I’ve recently mentioned Scot McKnight’s The Real Mary: Why Evangelical Christians Can Embrace the Mother of Jesus, but it bears quoting again. Here, he’s writing about Mary in the context of her Magnificant—a song she sings after she conceives Jesus. The song is laced with political, spiritual and social declarations that run directly against “the powers that be,” and it’s a song that McKnight points out is to her culture and time as We Shall Overcome is to ours:
The real Mary was a dangerous woman. She was dangerous to the powers that be because she predicted the powers that will be. She was dangerous to the likes of Herod and Augustus, emperor of Rome, because she claimed that her son was born to be king. Her claim meant that neither Herod nor Augustus would be King.

And, instead of sitting back hoping good things would happen for Israel, Mary turned the wheel of history to make things happen for Israel. This made Mary a dangerous woman with a mission to accomplish. As a dangerous woman, Mary threatened the fabric of the Jewish society and (however hard it might be to fathom) the Roman Empire.

Her vision made her dangerous to others, but it also put her life in danger. In fact, her vision put in jeopardy not only her life, but also that of everyone around her. Danger radiated from Mary . . . .

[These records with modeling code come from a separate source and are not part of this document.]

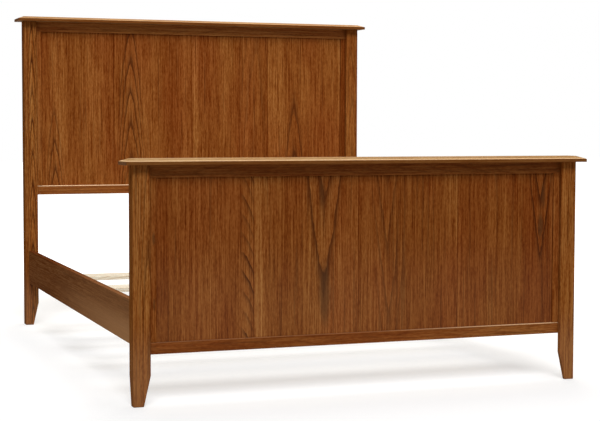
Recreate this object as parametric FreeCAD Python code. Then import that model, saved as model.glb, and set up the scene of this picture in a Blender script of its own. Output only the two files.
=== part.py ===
import FreeCAD, Part
import os

os.makedirs("parts", exist_ok=True)

# A knock-down panel bed for a queen mattress, in millimetres. X runs across the bed,
# +Y from the foot to the head and Z up. The origin is on the floor, under its middle.
# Both ends turn their faces to the foot. Each is drawn with its face at Y = 0 and its right
# side on +X, then moved to its place; the left side is a mirror image.

# Overall sizes, over the posts
bed_width = 1670.0
bed_length = 2176.0
head_post_height = 1416.0
foot_post_height = 806.0

# Posts, each of two boards glued into an L: a face board, and a side board behind its outer
# edge. They taper to the floor on their inner edges, apart from the side boards at the head.
post_width = 60.0
post_depth = 58.0
post_wall = 16.0
post_edge_radius = 2.0
taper_height = 104.0
taper_inset = 24.0
foot_chamfer = 2.5

# Caps: a square edge below, then one long bevel up to the flat top
cap_thickness = 22.0
cap_side_overhang = 28.0
cap_face_overhang = 30.0
cap_square_edge = 10.0
cap_bevel_run = 29.0
cap_arris = 1.0

# Panel frames, screwed to the backs of the face boards, with part of each stile in sight
frame_thickness = 22.0
head_top_rail_height = 46.0
head_bottom_rail_height = 42.0
head_bottom_rail_underside = 610.0
foot_top_rail_height = 42.0
foot_bottom_rail_height = 40.0
foot_bottom_rail_underside = 172.5
stile_in_sight = 24.0
frame_arris = 1.0

# Panels of tongued boards, loose in the groove of the frame, which also holds the stub
# tenons of the stiles
panel_thickness = 8.0
groove_depth = 9.0
groove_clearance = 0.2
stub_end_gap = 0.8
panel_float = 1.5
board_count = 4
board_width = 386.0
tongue_length = 5.0
tongue_thickness = 3.0
tongue_clearance = 0.15

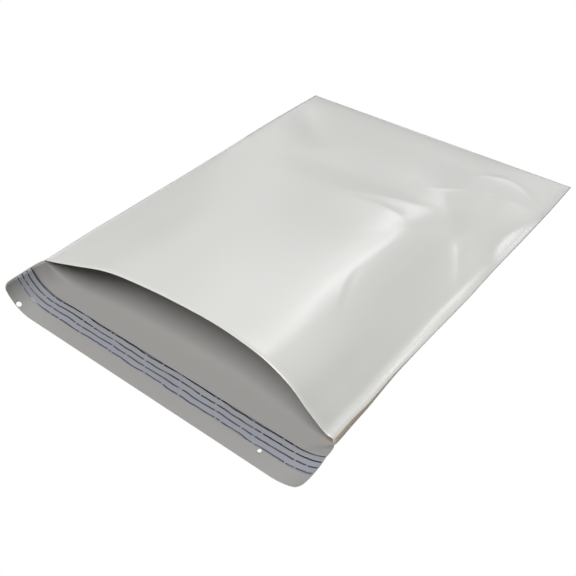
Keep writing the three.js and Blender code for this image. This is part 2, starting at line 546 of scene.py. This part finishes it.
@dataclass(frozen=True)
class FilmFinish:
    """Semi-gloss polyethylene film, with the faint ripples and clouding of blown film.

    Its pocket colour is laid over it inside the pocket: on the white film a plain tone, on the grey
    inside a lighter colour, painted light that stands in for daylight through the film. The weld's
    painted shade is a brown darkening on the back panel beside the right weld, for the shade on the
    underside of its curled edge. Pairs of places, in metres, say where a change starts and where
    it is complete.
    """

    name: str
    base: Colour
    cloud: Colour
    # Pocket colour: on the grey inside it is painted light, for daylight through the film.
    pocket_tone_and_painted_light: Colour
    roughness: float
    roughness_spread: float = 0.06
    cloud_scale: float = 9.0
    cloud_detail: float = 3.0
    ripple_scale: float = 38.0
    ripple_height: float = 0.00004
    pocket_colour_along: tuple[float, float] = (-0.004, 0.03)
    # Painted shade: brown darkening on the back panel beside the right weld, for the shaded
    # underside of its curled edge.
    weld_painted_shade: Colour = (0.5, 0.43, 0.34, 1.0)
    painted_shade_across: tuple[float, float] = (BACK_OFFSET + 0.108, BACK_OFFSET + 0.12)
    painted_shade_from: tuple[float, float] = (-0.001, 0.002)
    painted_shade_until: tuple[float, float] = (0.1, 0.17)

    def material(self) -> bpy.types.Material:
        """Makes the film's material.

        Returns:
            The material, which shows the weld tint only on the back panel.
        """
        board = Board(self.name)
        across, along = board.flat_place()
        # Painted shade beside the right weld, on the back panel only.
        painted_shade_mask = across.step(*self.painted_shade_across)
        painted_shade_mask = painted_shade_mask * along.step(*self.painted_shade_from) * (1 - along.step(*self.painted_shade_until))
        clouding = board.noise(self.cloud_scale, self.cloud_detail)
        colour = board.blend(clouding, self.base, self.cloud)
        # Painted light: inside the pocket the grey inside turns lighter, for daylight through the
        # film.
        colour = board.blend(along.step(*self.pocket_colour_along), colour, self.pocket_tone_and_painted_light)
        ripple = board.noise(self.ripple_scale)
        bump = board.node(
            "ShaderNodeBump", None, {"Distance": self.ripple_height, "Height": ripple}
        )
        shader = board.node(
            "ShaderNodeBsdfPrincipled",
            None,
            {
                # Base colour with the weld's painted shade laid over it.
                "Base Color": board.blend(painted_shade_mask, colour, self.weld_painted_shade),
                "Roughness": self.roughness + self.roughness_spread * (clouding - 0.5),
                "Normal": bump.outputs[0],
                "IOR": FILM_IOR,
            },
        )
        return board.finish(shader.outputs[0])


@dataclass(frozen=True)
class RowBreak:
    """Short breaks in the liner's rows, evenly spaced, in metres.

    Strength is how much of the ink is missing in a break.
    """

    spacing: float
    gap: float
    strength: float


@dataclass(frozen=True)
class LinerFinish:
    """Smooth bluish liner with rows of dark dashes, in metres.

    A row's edges are soft: softness says, as shares of its width, where the ink starts to fade
    and where none is left. Its ink is full in places and only the least ink elsewhere.
    """

    name: str
    tint: Colour
    cloud: Colour
    row_colours: tuple[Colour, ...]
    row_places: tuple[float, ...]
    row_width: float
    breaks: tuple[RowBreak, ...]
    cloud_scale: float = 30.0
    waviness: float = 0.0034
    wave_scale: float = 42.0
    softness: tuple[float, float] = (0.35, 0.65)
    break_shift: float = 0.37
    least_ink: float = 0.62
    fading: tuple[float, float] = (0.25, 0.5)
    fading_scale: float = 55.0
    fading_scale_step: float = 9.0
    roughness: float = 0.22

    def material(self) -> bpy.types.Material:
        """Makes the liner's material.

        Returns:
            The material, with its rows along the lip.
        """
        board = Board(self.name)
        across, along = board.flat_place()
        colour: Any = board.blend(board.noise(self.cloud_scale), self.tint, self.cloud)
        along = along + self.waviness * (board.noise(self.wave_scale) - 0.5)
        edge = [self.row_width * share for share in self.softness]
        for row, (ink, place) in enumerate(zip(self.row_colours, self.row_places)):
            stripe = 1 - (along - place).size().step(*edge)
            for k, missing in enumerate(self.breaks):
                phase = across / missing.spacing + self.break_shift * (row + 1) * (k + 2)
                in_gap = phase.fraction().below(missing.gap / missing.spacing)
                stripe = stripe * (1 - in_gap * missing.strength)
            fullness = board.noise(self.fading_scale + self.fading_scale_step * row)
            fullness = fullness.step(*self.fading)
            inked = self.least_ink + fullness * (1 - self.least_ink)
            colour = board.blend(stripe * inked, colour, ink)
        shader = board.node(
            "ShaderNodeBsdfPrincipled",
            None,
            {"Base Color": colour, "Roughness": self.roughness, "IOR": FILM_IOR},
        )
        return board.finish(shader.outputs[0])


@dataclass(frozen=True)
class MeltFinish:
    """Tacky hot-melt, yellowish and a little uneven."""

    name: str = "hot_melt"
    base: Colour = (0.55, 0.53, 0.45, 1.0)
    pale: Colour = (0.64, 0.62, 0.55, 1.0)
    roughness: float = 0.2
    roughness_spread: float = 0.15
    streak_scale: float = 60.0
    streak_detail: float = 3.0
    streak_height: float = 0.00005

    def material(self) -> bpy.types.Material:
        """Makes the adhesive's material.

        Returns:
            The material, streaked in colour, gloss and height.
        """
        board = Board(self.name)
        streak = board.noise(self.streak_scale, self.streak_detail)
        bump = board.node(
            "ShaderNodeBump", None, {"Distance": self.streak_height, "Height": streak}
        )
        shader = board.node(
            "ShaderNodeBsdfPrincipled",
            None,
            {
                "Base Color": board.blend(streak, self.base, self.pale),
                "Roughness": self.roughness + self.roughness_spread * streak,
                "Normal": bump.outputs[0],
            },
        )
        return board.finish(shader.outputs[0])


def deselect_all() -> None:
    """Clears the selection in object mode."""
    if bpy.context.object and bpy.context.object.mode != "OBJECT":
        bpy.ops.object.mode_set(mode="OBJECT")
    bpy.ops.object.select_all(action="DESELECT")


def choose(*pieces: bpy.types.Object) -> None:
    """Selects pieces and makes the first one active.

    Args:
        *pieces: The pieces, and no others, that end up selected.
    """
    deselect_all()
    for piece in pieces:
        piece.select_set(True)
    bpy.context.view_layer.objects.active = pieces[0]


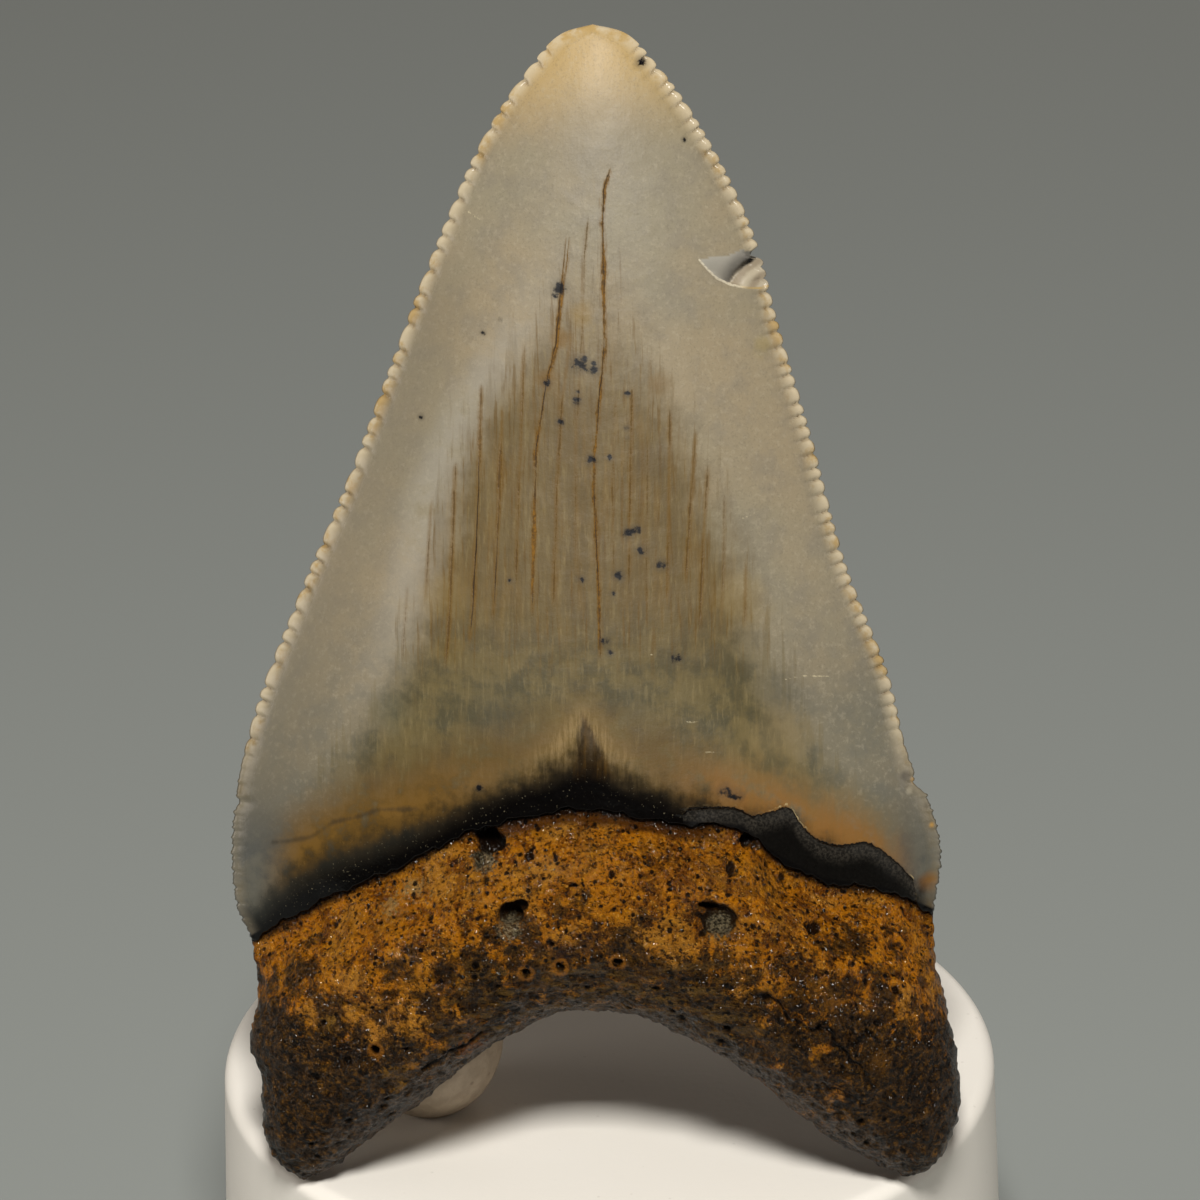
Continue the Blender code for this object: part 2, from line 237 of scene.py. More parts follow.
# Iron-stained cracks from left to right: half width and strength, then points from the top down
CRACKS = (
    (0.03, 0.5, (-11.9, 38.5), (-12.3, 33.0)), (0.03, 0.7, (-10.4, 43.7), (-10.9, 36.5)),
    (0.04, 0.8, (-8.9, 45.8), (-9.3, 36.1), (-9.6, 33.0)),
    (0.05, 1.0, (-7.3, 50.5), (-7.5, 44.0), (-7.8, 37.2), (-8.1, 34.5)),
    (0.05, 0.9, (-6.0, 49.2), (-6.2, 43.0), (-6.6, 36.0)),
    (0.04, 0.6, (-4.6, 53.2), (-4.8, 48.0), (-5.2, 38.0)),
    (
        0.07, 1.0, (-1.9, 59.5), (-2.3, 56.1), (-2.6, 52.9), (-3.3, 50.5), (-3.9, 46.5),
        (-4.1, 41.0), (-4.2, 36.5),
    ),
    (0.04, 0.6, (-1.75, 53.5), (-2.3, 49.2), (-2.6, 44.7), (-2.9, 36.5)),
    (0.04, 0.45, (-0.6, 60.9), (-0.9, 58.4), (-1.1, 53.3), (-1.5, 46.3), (-1.5, 38.0)),
    (
        0.08, 1.0, (0.75, 63.6), (0.3, 62.3), (0.2, 60.2), (0.35, 57.1), (0.3, 52.5),
        (-0.1, 48.6), (-0.35, 45.5), (-0.35, 43.2), (-0.1, 38.5), (0.05, 34.0),
    ),
    (0.03, 0.5, (1.0, 50.0), (0.75, 44.0), (0.9, 37.0)),
    (0.04, 0.6, (2.0, 50.5), (1.9, 46.0), (1.75, 38.0)),
    (0.03, 0.5, (3.1, 52.5), (2.9, 45.0), (2.8, 37.0)),
    (0.04, 0.7, (4.3, 49.0), (4.2, 42.8), (4.1, 36.5)),
    (0.05, 0.8, (5.9, 47.6), (5.5, 42.5), (5.2, 38.0)),
    (0.04, 0.7, (6.6, 45.6), (6.3, 41.0), (6.0, 35.0)),
    (0.03, 0.6, (7.6, 43.8), (7.5, 38.5), (7.3, 34.5)), (0.04, 0.6, (8.9, 39.9), (8.8, 35.0)),
)
# Thin lines that show on the enamel
VEIN = (
    (-20.6, 21.9), (-19.9, 22.0), (-18.1, 22.4), (-16.7, 23.4), (-15.1, 23.8), (-13.8, 24.3),
    (-11.5, 24.4),
)
SCRATCHES = (
    ((11.3, 32.2), (12.6, 32.35), (14.2, 32.2)), ((5.0, 29.8), (6.1, 29.77)),
    ((6.2, 27.9), (7.1, 27.95)), ((2.9, 33.9), (3.6, 34.1)), ((-8.2, 61.0), (-7.4, 60.5)),
    ((8.5, 42.0), (9.8, 42.6)), ((6.5, 30.6), (7.0, 31.3)),
)
# Black mineral spots: across, up and radius
SPOTS = (
    (-1.25, 51.75, 0.38), (-0.95, 52.0, 0.22), (-0.4, 51.4, 0.26), (-0.35, 51.75, 0.15),
    (-1.4, 49.5, 0.22), (-1.35, 50.0, 0.13), (-3.2, 50.6, 0.18), (-2.4, 48.2, 0.18),
    (-0.5, 45.9, 0.24), (0.6, 46.0, 0.16), (1.7, 49.9, 0.15), (1.65, 47.8, 0.13),
    (1.7, 47.2, 0.1), (1.7, 41.4, 0.25), (2.3, 41.6, 0.22), (2.5, 40.3, 0.25), (3.7, 39.4, 0.26),
    (-1.2, 38.6, 0.18), (-5.5, 38.5, 0.15), (1.1, 38.8, 0.24), (0.3, 34.8, 0.22),
    (0.6, 34.1, 0.16), (4.6, 33.7, 0.26), (-2.4, 56.4, 0.32), (-2.7, 55.9, 0.15),
    (-7.2, 53.6, 0.13), (-6.1, 54.4, 0.1), (5.2, 65.3, 0.12), (2.6, 70.1, 0.25),
    (0.75, 37.7, 0.15), (7.6, 25.5, 0.3), (8.3, 25.2, 0.25), (-7.5, 25.8, 0.2),
    (-11.1, 48.4, 0.14),
)


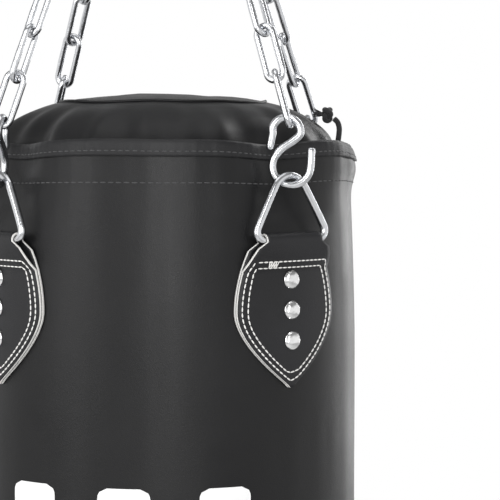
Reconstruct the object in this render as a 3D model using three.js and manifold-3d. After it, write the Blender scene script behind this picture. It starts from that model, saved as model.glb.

. . . Mary was not a “nice” girl. If “nice” means meek and mild and mind-your-own-business, then Mary was not nice. In fact, Mary scared “nice” passive girls because she was dangerously active. Instead of minding her own business, Mary was minding Herod’s and, as we will see, Caesar Augustus’s. And well into Jesus’ own ministry, we will see that Mary minded Jesus’ business, too.

Mary was not a “nice” girl. But most of us think she was.
Dangerous women turn the wheel of history and threaten the fabric of societies operating without regard or in opposition to God’s rule. Dangerous women trust God. They trust that he is who he says and can and will do what he says he can and will do. They act with a mission and vision that sees what God can and will do. They mind the business of the world as they drip with Kingdom life and living. They are intensely engaged, taut with purpose, actors and forces with whom to be reckoned.

McKnight ends his book about Mary with a call to seriously and thoughtfully think on her, to allow her courage and faith and awareness to empower our own faith and engagement with the world and people around us. Indeed, there is a deep part of me that wakens and stirs when I read the stories of Mary and women like Jochebed and the Hebrew midwives. I hear a call to be one of them, to walk beside them as we walk beside God in this world.

Far too often, however, I am distracted—shuffling along, “eyes to the ground, absorbed with the things right in front of” me (as Paul puts it Colossians 3:1 Message). But it is stories like these that reawaken me, compel me to “look up” and “be alert to what is going on around Christ” (3:2)—to seek out and join in what God is doing, to throw my entire being into the Kingdom. I find a renewal of purpose, faith and strength in these stories. And I find empowerment to live as they did, a dangerous woman, a woman with whom to reckon.

*There is some debate as to whether or not this is actually the name of the mother of Moses, but for ease of writing, I'll use that name.